Barnes President and Chief Executive Officer Edmund Carpenter said Spectrum's expertise in plastics engineering, tooling and molding are attractive. His company plans to retain Spectrum owner Pierre Dziubina and his 120 employees as part of Associated Spring's staff.
Spectrum, with annual sales of $20 million last year, will be Barnes' first plastics business.
The company's other divisions are Barnes Distribution, which distributes maintenance and operating supplies and engineered metal components, and aerospace parts and overhaul services supplier Barnes Aerospace. Barnes had total sales of $768.8 million in 2001.
Worthington won't name delinquent buyer
COLUMBUS, OHIO - Worthington Industries Inc. recently disclosed that a buyer of its former plastics business is having trouble making payments on the purchase. But the company did not identify which buyer was having difficulties.

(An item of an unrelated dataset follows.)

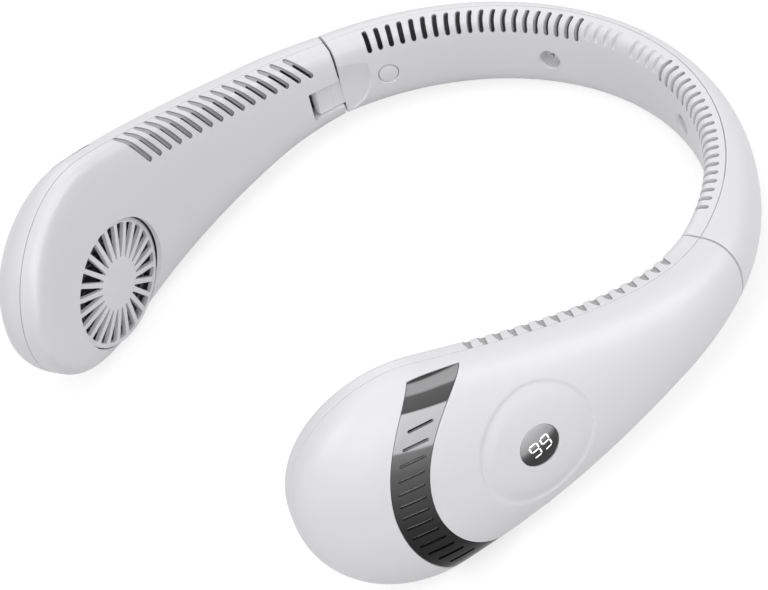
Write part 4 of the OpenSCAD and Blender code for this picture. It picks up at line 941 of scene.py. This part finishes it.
FINISHES = {
    "fan_wheel": wheel_plastic, "magnet_ring": magnet, "motor_shaft": steel, "bearing": bronze,
    "stator": iron, "coils": copper, "motor_plate": inner_plastic, "motor_screws": steel,
    "scroll": inner_plastic, "partition": inner_plastic, "battery": foil, "hinge_pin": steel,
    "band_screws": steel, "switch_plunger": black_plastic, "switch_body": steel,
    "digit_module": lit, "control_board": board_green, "charging_socket": steel,
}
for name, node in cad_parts.items():
    kind = name.replace("right_", "").replace("left_", "")
    if kind in FINISHES:
        node.data.materials.clear()
        node.data.materials.append(FINISHES[kind])
        node.data.set_sharp_from_angle(angle=np.radians(30))


# Floor, light and camera
# A white sheet lies under the part and is lit by five soft boxes. The camera stands above the
# open ends of the arms, off to the right, and looks through a long lens.

def background_ray(n, link):
    """1 for a ray that shows the background: straight, off a gloss or through a clear piece."""
    path = n.new("ShaderNodeLightPath")
    direct, shown = n.new("ShaderNodeMath"), n.new("ShaderNodeMath")
    direct.operation = shown.operation = "MAXIMUM"
    link(path.outputs["Is Camera Ray"], direct.inputs[0])
    link(path.outputs["Is Glossy Ray"], direct.inputs[1])
    link(direct.outputs[0], shown.inputs[0])
    link(path.outputs["Is Transmission Ray"], shown.inputs[1])
    return shown.outputs[0]


# The sheet glows a little less within SHADOW_R of the part, so that the lamps' light and the
# part's shadow show on it. The world lights the part with less than the white that is seen
FLOOR = 30
SHADOW_WHITE, SHADOW_R, FAR_WHITE, FAR_R = 0.7, 0.3, 1.0, 1.2
WORLD_LIGHT, WORLD_WHITE = 0.3, 1.0

sheet = bpy.data.meshes.new("floor")
sheet.from_pydata([(-FLOOR, -FLOOR, 0), (FLOOR, -FLOOR, 0), (FLOOR, FLOOR, 0), (-FLOOR, FLOOR, 0)],
                  [], [(0, 1, 2, 3)])
floor = bpy.data.objects.new("floor", sheet)
bpy.context.scene.collection.objects.link(floor)
paper = bpy.data.materials.new("floor_white")
paper.use_nodes = True
n, link = paper.node_tree.nodes, paper.node_tree.links.new
paper_shader = n["Principled BSDF"]
paper_shader.inputs["Base Color"].default_value = (0.4, 0.4, 0.4, 1)
paper_shader.inputs["Roughness"].default_value = 0.9
paper_shader.inputs["Specular IOR Level"].default_value = 0.1
paper_shader.inputs["Emission Color"].default_value = (1, 1, 1, 1)
where = n.new("ShaderNodeTexCoord")
away = n.new("ShaderNodeVectorMath")
away.operation = "LENGTH"
link(where.outputs["Object"], away.inputs[0])
sheet_white = n.new("ShaderNodeMapRange")
for socket, value in (("From Min", SHADOW_R), ("From Max", FAR_R),
                      ("To Min", SHADOW_WHITE), ("To Max", FAR_WHITE)):
    sheet_white.inputs[socket].default_value = value
link(away.outputs["Value"], sheet_white.inputs["Value"])
amount = n.new("ShaderNodeMath")
amount.operation = "MULTIPLY"
link(sheet_white.outputs[0], amount.inputs[1])
link(background_ray(n, link), amount.inputs[0])
link(amount.outputs[0], paper_shader.inputs["Emission Strength"])
sheet.materials.append(paper)

scene = bpy.context.scene
world = bpy.data.worlds.new("studio")
world.use_nodes = True
n, link = world.node_tree.nodes, world.node_tree.links.new
sky = n["Background"]
sky.inputs["Color"].default_value = (1, 1, 1, 1)
strength = n.new("ShaderNodeMapRange")
strength.inputs["To Min"].default_value = WORLD_LIGHT
strength.inputs["To Max"].default_value = WORLD_WHITE
link(background_ray(n, link), strength.inputs["Value"])
link(strength.outputs[0], sky.inputs["Strength"])
scene.world = world


def soft_box(name, at, size, power):
    """A square soft light at a point, turned to the part."""
    lamp = bpy.data.lights.new(name, "AREA")
    lamp.size, lamp.energy = size, power
    holder = bpy.data.objects.new(name, lamp)
    scene.collection.objects.link(holder)
    holder.location = at
    away = np.array(at, float) - [0, 0, 0.02]
    holder.rotation_euler = Vector(away).to_track_quat("Z", "Y").to_euler()
    return holder


soft_box("top_light", (-0.15, 0.05, 1.2), 1.0, 3.2)
soft_box("right_light", (1.0, -0.55, 0.5), 0.8, 4.2)
soft_box("back_light", (0.7, 0.8, 0.5), 0.7, 4.6)
soft_box("front_light", (0.2, -0.9, 0.9), 0.7, 4.9)
soft_box("left_light", (-0.9, 0.5, 0.6), 0.7, 2.5)

# The camera's axes and place are known in the band's frame, so they lean back with the part
look = bpy.data.cameras.new("camera")
look.lens, look.sensor_width = 150, 36
look.clip_start, look.clip_end = 0.05, 20
camera = bpy.data.objects.new("camera", look)
scene.collection.objects.link(camera)
right = LEAN_BACK @ [0.66163, 0.72225, -0.20150]
up = LEAN_BACK @ [-0.38683, 0.55898, 0.73342]
back = LEAN_BACK @ [0.64234, -0.40731, 0.64923]
eye = at_rest([553.755, -375.571, 549.424])
rows = np.stack([right, up, back, eye], -1).tolist()
camera.matrix_world = Matrix(rows + [[0, 0, 0, 1]])
scene.camera = camera
scene.view_settings.view_transform = "Standard"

Three companies bought pieces of the former Worthington Custom Plastics Inc.
Clifford Croley, Blackhawk Automotive Plastics Inc.'s president and chief executive officer, denied that his Salem, Ohio, company was having difficulty making payments.
``We have met our obligations,'' he said.
The other two firms could not be reached for comment: Morton Industrial Group Inc. of Harrisburg, N.C., which bought plants in North Carolina, South Carolina and Kentucky; and Nissen Chemitec Corp., which bought Worthington's share of their former joint venture, London Industries Inc. of London, Ohio.
Columbus-based Worthington said March 20 that buyers of three of its former businesses in 1998 each have ``encountered difficulty making scheduled payments.'' It said the businesses are Worthington Custom Plastics, Worthington Precision Metals Inc. and Buckeye Steel Castings Co.
Worthington Industries, a metals company, has taken a $21.2 million charge against earnings in its third quarter ``to cover potential losses'' from the above sales.